What was your favorite part about diving into such an unhinged character like Cassie?

It was definitely hard at times, but it was also so much fun to be such an alpha in so many of the situations that you find Cassie in and it’s out I like the premise of this movie because I think it’s a really good message to write a movie about all the different ways in which we now communicate in the world with dating, with making friends with sort of fanning out over things with fitness obsessions. So much of that takes place, not even online, but like in apps and so for me, it was more the situation of the movie that I really loved diving into. But at the same time, it’s outrageous, even though it’s unfortunately true that we function in the world with this many devices on our phone, but for me, the wildest part is diving into to that but at the same time, the situation was outrageous and obviously taken to an extreme in Cassie’s case.

Your character Cassie is a very extreme example, but we all have someone in life or social media we want to emulate and with social media these days, the pressure to have the perfect life can be hard. As someone who’s in the public eye, can you relate to both Summer and Cassie?

I mean, I’ve never felt the need. I think like professionally I’ve been told “post, post, post” and I’ll go through spurts where I kind of emulate that. Maybe to “Summer-esque” situation but I’ve never really followed through with it on a regular basis. I am not a post-er, maybe that will change one day but my default as of now and it has been for the last 10 years since Instagram came out. I just don’t post that often, I also think it has to do with my age, you know, I’m not part of like the Gen-Z world, and so I think that’s a part of it because I just didn’t picture my life like that. But I am trying to be better about it.

I guess, you know, to the Cassie side, I love vans, sailboats and Earth-ships basically like nomadic living, and I do find myself like daydreaming about people’s rigs. … I looked at rigs for like three years with fans and ended up building one during quarantine in 2020. So as far as you know, it just might not be fitness or makeup or clothes, but certainly, I do have my thing on social media and that’s unconventional living, like [an] unconventional lifestyle. So, in that sense, I do have that Cassie part of me and they’re just travel bloggers, but to me, they’re like my TV shows. I absolutely love the building skill of some of these couples and just the innovative way that they live their lives.

You announced in February that you would be returning to Beacon Hills for the “Teen Wolf” movie! What was that phone call like and how does it feel to be reuniting with the cast on-set after all these years?
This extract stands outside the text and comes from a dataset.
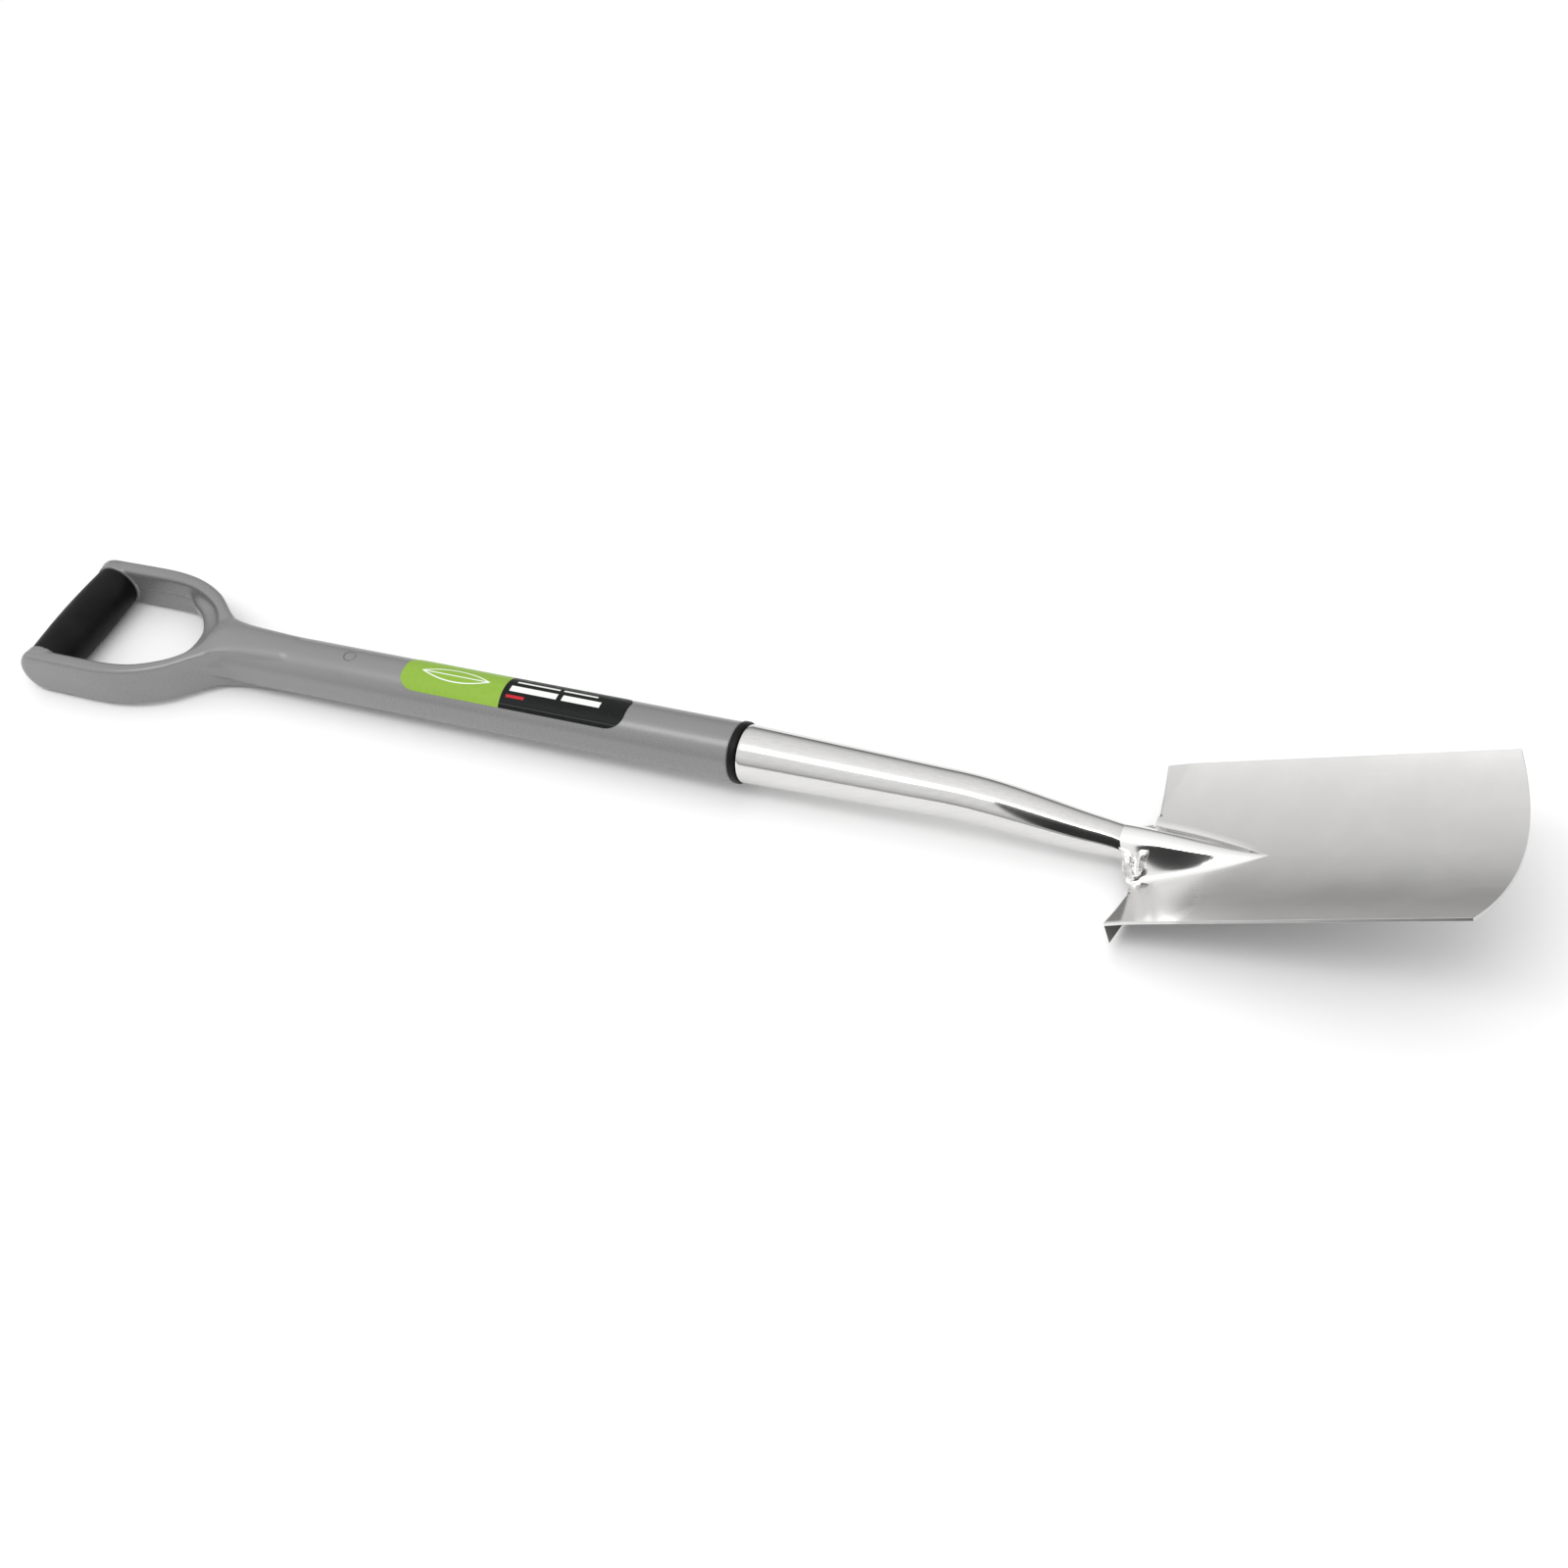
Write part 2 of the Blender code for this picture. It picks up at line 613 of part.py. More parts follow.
def make_plug(frame, plastic):
    body = turned([(0.0150, PLUG_RADIUS), (0.0196, PLUG_RADIUS)], "Z", 16)
    obj = add_object("vent_plug", *body, plastic, frame)
    obj.location = (-PLUG_S, 0, 0)
    return obj


def make_screw(frame, steel):
    """A domed head under the socket and a shank through both walls."""
    seat = socket_radius(SCREW_S) + CLEARANCE
    profile = [(-seat - 0.0022, 0.0015), (-seat - 0.0018, 0.0032), (-seat - 0.0008, SCREW_HEAD_RADIUS),
               (-seat, SCREW_HEAD_RADIUS), (-seat, SCREW_SHANK_RADIUS), (-0.0120, SCREW_SHANK_RADIUS)]
    obj = add_object("socket_screw", *turned(profile, "Z", 16), steel, frame)
    obj.location = (-SCREW_S, 0, 0)
    return obj


def make_label(frame, film):
    """A thin film round the shaft's top, with rounded corners."""
    steps_along, steps_around = 14, 10
    low, high = SHAFT_RADIUS + CLEARANCE, SHAFT_RADIUS + 2 * CLEARANCE
    places = []
    for i in range(5):
        places.append(LABEL_CORNER * (1 - math.cos(math.pi / 2 * i / 4)))
    length = LABEL_END - LABEL_START
    middle = [LABEL_CORNER + (length - 2 * LABEL_CORNER) * i / steps_along for i in range(1, steps_along)]
    places = places + middle + [length - p for p in reversed(places)]
    rings = []
    for place in places:
        short = max(0.0, LABEL_CORNER - min(place, length - place)) / LABEL_CORNER
        half = LABEL_HALF_ANGLE * (0.45 + 0.55 * math.sqrt(max(0.0, 1 - short * short)))
        turns = [half * (2 * k / steps_around - 1) for k in range(steps_around + 1)]
        x = -(LABEL_START + place)
        top = [Vector((x, high * math.sin(t), high * math.cos(t))) for t in turns]
        under = [Vector((x, low * math.sin(t), low * math.cos(t))) for t in reversed(turns)]
        rings.append(top + under)
    return add_object("label", *loft(rings), film, frame)


def resting_pitch():
    """The turn about Y that sets the treads' lower corners and the handle's arms level."""
    corner = shaft_frame_point(tread_edge(TREAD_START))
    reach = corner.x + GRIP_S
    fall = corner.z + HANDLE_DROP
    return math.asin(-HANDLE_DEPTH / math.hypot(reach, fall)) - math.atan2(fall, reach)


def shaft_frame_point(p):
    """A point of the blade's frame in the shaft's frame."""
    return Matrix.Rotation(-LIFT, 3, "Y") @ (p - Vector((0, 0, SHAFT_HEIGHT)))


def stand_on_floor(root):
    """Moves the spade so that it rests on z = 0 over the middle of its box."""
    bpy.context.view_layer.update()
    graph = bpy.context.evaluated_depsgraph_get()
    points = []
    for obj in bpy.data.objects:
        if obj.type == "MESH" and not obj.hide_render:
            shape = obj.evaluated_get(graph)
            points += [shape.matrix_world @ v.co for v in shape.data.vertices]
    lows = [min(p[i] for p in points) for i in range(3)]
    highs = [max(p[i] for p in points) for i in range(3)]
    root.location -= Vector(((lows[0] + highs[0]) / 2, (lows[1] + highs[1]) / 2, lows[2]))


def main():
    for obj in list(bpy.data.objects):
        bpy.data.objects.remove(obj)
    steel = material("polished_stainless", (0.72, 0.72, 0.71), 1.0, 0.08)
    satin = material("satin_stainless", (0.66, 0.66, 0.65), 1.0, 0.35)
    plastic = material("grey_polypropylene", (0.30, 0.30, 0.31), 0.0, 0.45)
    rubber = material("black_rubber", (0.012, 0.012, 0.012), 0.0, 0.6)
    film = material("label_film", (0.20, 0.42, 0.06), 0.0, 0.25)
    root = add_empty("spade")
    shaft = add_empty("shaft_frame", root, turn_y=-resting_pitch())
    shoulder = shaft_frame_point(Vector((0, 0, 0)))
    blade = add_empty("blade_frame", shaft, shoulder, -LIFT)
    make_blade(blade, satin)
    make_socket(blade, steel)
    make_welds(blade, steel)
    make_shaft_handle(shaft, plastic)
    make_grip(shaft, rubber)
    make_ring(shaft, rubber)
    make_plug(shaft, plastic)
    make_screw(shaft, steel)
    make_label(shaft, film)
    stand_on_floor(root)


main()
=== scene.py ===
"""The looks of the garden spade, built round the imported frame.

Every piece is worked out in one of two frames and then written in world axes. An attribute keeps its
points in its own frame, for its textures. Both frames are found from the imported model's boxes. The
shaft's frame has its X axis on the shaft line, towards the blade, with X = 0 at the shoulder. The
blade's frame has X from the folded shoulder to the tip and Z out of the hollow front face.
"""
import itertools
import math

import bpy
import numpy as np
from mathutils import Matrix, Vector


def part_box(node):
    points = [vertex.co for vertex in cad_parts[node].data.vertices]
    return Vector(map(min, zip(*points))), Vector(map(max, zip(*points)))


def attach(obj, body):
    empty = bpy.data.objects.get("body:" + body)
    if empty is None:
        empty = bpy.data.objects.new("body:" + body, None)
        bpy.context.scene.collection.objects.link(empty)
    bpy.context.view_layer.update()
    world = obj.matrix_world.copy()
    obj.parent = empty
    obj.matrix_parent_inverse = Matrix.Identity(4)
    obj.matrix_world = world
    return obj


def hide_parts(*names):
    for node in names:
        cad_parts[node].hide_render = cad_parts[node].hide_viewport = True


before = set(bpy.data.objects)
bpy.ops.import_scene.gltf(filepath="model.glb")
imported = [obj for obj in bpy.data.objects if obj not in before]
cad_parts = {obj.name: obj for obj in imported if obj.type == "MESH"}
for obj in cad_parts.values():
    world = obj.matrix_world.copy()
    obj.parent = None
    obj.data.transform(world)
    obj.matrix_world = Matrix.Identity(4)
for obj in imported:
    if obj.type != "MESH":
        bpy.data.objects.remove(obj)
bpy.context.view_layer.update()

# Blade, as the CAD has it, in metres
SHEET = 0.002
SHOULDER_HALF = 0.0694
TIP_HALF = 0.0681
SIDE_LENGTH = 0.2255
TIP_BOW = 0.0113
DISH_SHOULDER = 0.0148
DISH_TIP = 0.0166
FACET_LENGTH = 0.016
FACET_DROP = 0.0011
FROG_LENGTH = 0.082
FROG_HEIGHT = 0.0235
FROG_HALF = 0.0280
FROG_DOME = 0.0115
FROG_FILLET = 0.0090
FROG_FLANK = math.radians(52)
DOME_STEPS, FLANK_STEPS, FILLET_STEPS = 14, 8, 12
THROAT_LEAN = 0.0058
FROG_FOOT = 0.0307
NOTCH_START = 0.0335
TREAD_START = 0.0355
FOLD_RADIUS = 0.003
FOLD = math.radians(82)
FOLD_SPLAY = 0.0019
TREAD_DEPTH = 0.0140
TREAD_DEPTH_OUTER = 0.0175

# Looks of the blade's right shoulder: a half polished patch painted lighter as a painted reflection, and a
# facet painted dark as painted shade
PATCH_LENGTH = 0.052
PATCH_WAVE = 0.003
PATCH_FADE = 0.007
# How far the corner patch goes towards polish: it is smoother and painted lighter, a painted reflection
PATCH_POLISH_AND_SHEEN = 0.45
# How dark the facet by the right fold is painted: painted shade
FACET_PAINTED_SHADE = 0.85

# Shaft line, socket and handle: distances S run from the shoulder towards the handle
SHAFT_HEIGHT = 0.0273
LIFT = math.radians(17.28)
SOCKET_TOP = 0.2622
SOCKET_TOP_RADIUS = 0.0198
SOCKET_MIDDLE_RADIUS = 0.0160
SOCKET_BEND_START = 0.118
SOCKET_BEND_END = 0.004
SOCKET_BEND_DROP = 0.0125
SOCKET_THROAT_RADIUS = 0.0116
SOCKET_WALL = 0.0015
SOCKET_TIP = 0.046
SOCKET_TAPER_END = 0.012
SOCKET_SOFTEN = 0.014
NESTED_HALF = 0.0098
NESTED_BOTTOM = 0.0048
NESTED_SINK = 0.0016
JOINT_X = -0.0066
JOINT_HALF = 0.0112
# Flank welds: heights on the frog's half section are counted in its steps, 0 on the ridge
SECTION_STEPS = DOME_STEPS + FLANK_STEPS + FILLET_STEPS
RIGHT_WELD_TOP = 14.6
LEFT_WELD_TOP = 18.5
WELD_FOOT = 27.4
WELD_DIP = 2.2
WELD_BEHIND = 0.0068
WELD_AHEAD = 0.0088
WELD_FOOT_AHEAD = 0.0022
WELD_HEIGHT = 0.0026
WELD_UNDER = 0.0006
WELD_BUMP = 0.0003

# Ring, shaft and handle
RING_S = 0.2650
SHAFT_RADIUS = 0.0200
SHAFT_FOOT = 0.2678
SPIGOT_FOOT = 0.170
HANDLE_DEPTH = 0.0182
HANDLE_DROP = 0.0010
HANDLE_RIM = 0.0045
GRIP_S = 0.8092
ARM_INNER = 0.0462
CORE_RADIUS = 0.0110
COLLAR_RADIUS = 0.0176
COLLAR_PROUD = 0.0008
OUTER_OUTLINE = ((0.622, 0.0070), (0.645, 0.0106), (0.661, 0.0131), (0.6755, 0.0185), (0.688, 0.0266),
                 (0.698, 0.0354), (0.7077, 0.0428), (0.7224, 0.0502), (0.7397, 0.0552), (0.758, 0.0573),
                 (0.780, 0.0575), (0.805, 0.0573))
SHAFT_END = 0.688
SHAFT_END_ROUND = 0.015
SHAFT_FOOT_ROUND = 0.0007
HANDLE_START = 0.600
BLEND_WIDE = 0.0095
BLEND_NARROW = 0.0016
THROAT_SWELL = 0.0165
THROAT_END = 0.750
OPENING_OUTLINE = ((0.689, 0.0), (0.6905, 0.0105), (0.698, 0.0226), (0.7095, 0.0326), (0.728, 0.0417),
                   (0.747, 0.0455), (0.770, 0.0463))
CLEARANCE = 0.0003
GRIP_END_RADIUS = 0.0166
GRIP_MIDDLE_RADIUS = 0.0180
RING_RADIUS = 0.0210
PLUG_S = 0.567
PLUG_RADIUS = 0.0050
SCREW_S = 0.238
LABEL_START = 0.347
LABEL_END = 0.5212
LABEL_HALF_ANGLE = math.radians(48)
LABEL_CORNER = 0.013
LABEL_SPLIT = 0.4407
LEAF_S = 0.480
LEAF_HALF_LENGTH = 0.0275
LEAF_HALF_WIDTH = 0.0058
LEAF_LINE = 0.0009
VEIN_HALF = 0.0004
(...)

The phone call was from Jeff Davis himself, so I love that “Teen Wolf” just stays a really close-knit family. It never feels more than like just one household if that makes sense. It doesn’t feel like a show that aired in 55 countries. So that’s nice that it still feels that way shooting the movie. And it just felt like a day hadn’t passed it felt like we had found a time machine. And so lovely just to be around all those people you love again on an everyday basis. You know, it can kind of be a little Groundhog-y when you film sometimes on location, week after week after week, and you go a little stir crazy as a result. That happens, in my opinion, with every project that’s more than like three weeks. But in this case, because we were so familiar with Atlanta, because the group we were filming with is our family. You know this wasn’t a show, this beautiful time in our lives that we got to visit was going to come to an end. So, you know, you have days where you didn’t work, and I would just like go hang out at set and really cherish those moments. I didn’t go stir crazy, and if I did, I was happy to. It was just such a lovely blessing to be able to go back to “Teen Wolf.”
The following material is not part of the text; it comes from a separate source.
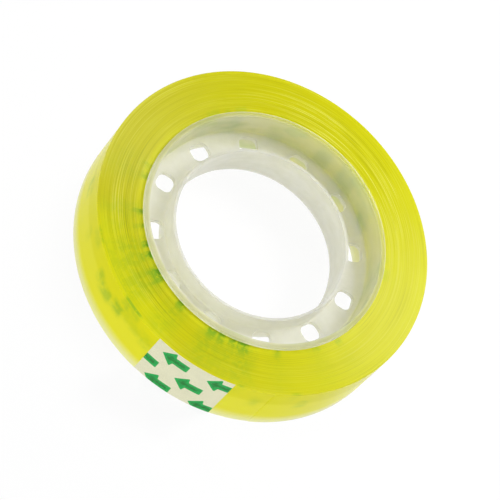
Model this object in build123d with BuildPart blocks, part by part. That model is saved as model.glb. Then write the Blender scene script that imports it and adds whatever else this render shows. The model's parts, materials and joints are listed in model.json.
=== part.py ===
"""A roll of clear stationery tape on a moulded core, with a paper pull tab under its free end.

The roll lies flat. +Z is the axis of the core, Z = 0 is the lower side of the tape, and the
pull tab faces -Y. The tape is wound anticlockwise seen from above, so its free end peels off
clockwise. All sizes are in millimetres and all angles in degrees.
"""

from build123d import *

import math
import os

# The tape: one strip of film, wound on the core
roll_diameter = 59.5
tape_width = 12.0
film = 0.05
peel_gap = 0.03  # between the free end and the turns below it

# The moulded core: an outer hoop, a web with windows, and an inner hoop with the bore
bore_diameter = 30.7
bore_length = 7.0
core_depth = 6.35  # from the bore out to the tape
rim_proud = 0.63  # how far the core stands above the tape's upper side
rim_recess = 1.13  # how far it stays above the tape's lower side
rim_wall = 0.85  # outer hoop at its rims
rim_foot_wall = 1.0  # outer hoop where the web meets it
rim_rounding = 0.3
lip_wall = 0.5  # inner hoop at its lips
lip_foot_wall = 0.8  # inner hoop where the web meets it
lip_rounding = 0.2
web = 0.9
web_corner = 0.3

# The windows in the web
window_count = 12
window_phase = -1.7
window_across = 3.45
window_lip_margin = 0.37  # web left between a window and the inner hoop
window_rim_margin = 1.08  # web left between a window and the outer hoop
window_corner = 1.15
roundest_corner = 0.45  # most of a window's smaller side that one corner may take

# The printed label strip around the core
label = 0.1
label_margin = 0.5  # from the label's edges to the core's lower rim and the tape's upper side
label_seam = 1.2
label_seam_angle = 196.0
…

Your former cast member Arden Cho recently revealed why she dropped out of the “Teen Wolf” project. A lot of fans were disappointed to hear that she wouldn’t be involved since Kira’s story didn’t have much closure. Did you miss her on set? Did you think there was more to her story?

I’m not familiar with the details of the story. I believe it was monetarily driven. I don’t really know a lot about it. Of course, I wish she was there and she’s got this really cute dog like we have a similar kind of dogs and so we would always try to get them together and they would kind of play and kinda wouldn’t play. But yeah, so I was bummed that she wasn’t there but I do know that with “Teen Wolf” it’s a tough one because we do it for the love of the show and not for the money. So, you know, I think it’s always tough when it comes down to those situations, but I don’t know the details of that story in particular.

Which couple is more of an OTP? Jackson and Lydia or Stiles and Lydia?

Probably Stiles and Lydia, it went on longer and it was a much more drawn-out and anticipated couple. I, of course, my off-screen feelings — Colton is one of my best friends so of course I think Holland and Colton OTP, but definitely, Stidia is for life.

If you could describe “Obsessed to Death” and “Teen Wolf” in one word or phrase, what would it be?

I’m gonna go out on a limb here. There was a different title to this movie that I think was a bit more coy than the current title and it was called “Ride or Die.” And I think that term, in general, like especially when you see like, “Dude say it.” I just think it’s so funny to me and it was a play on of that current somewhat popular term. And I thought that was great so “Ride or Die” would be like the term I put for this, what was the title of the movie. And then for “Teen Wolf,” I think just home you know, I’m just so grateful that it’s never been a show — it was on a small network with small budgets, it’s never something like we got rich off of, but it was something that I loved and it’s like very dear to my heart. I know those people very well, and it was just something that I hold really dear to me. It’s, you know, kind of where I blossomed, left the nest so to speak. I really do feel like they’re my family.

“Obsessed to Death” is available to stream now on Tubi. “Teen Wolf: The Movie” is set to be released later this year.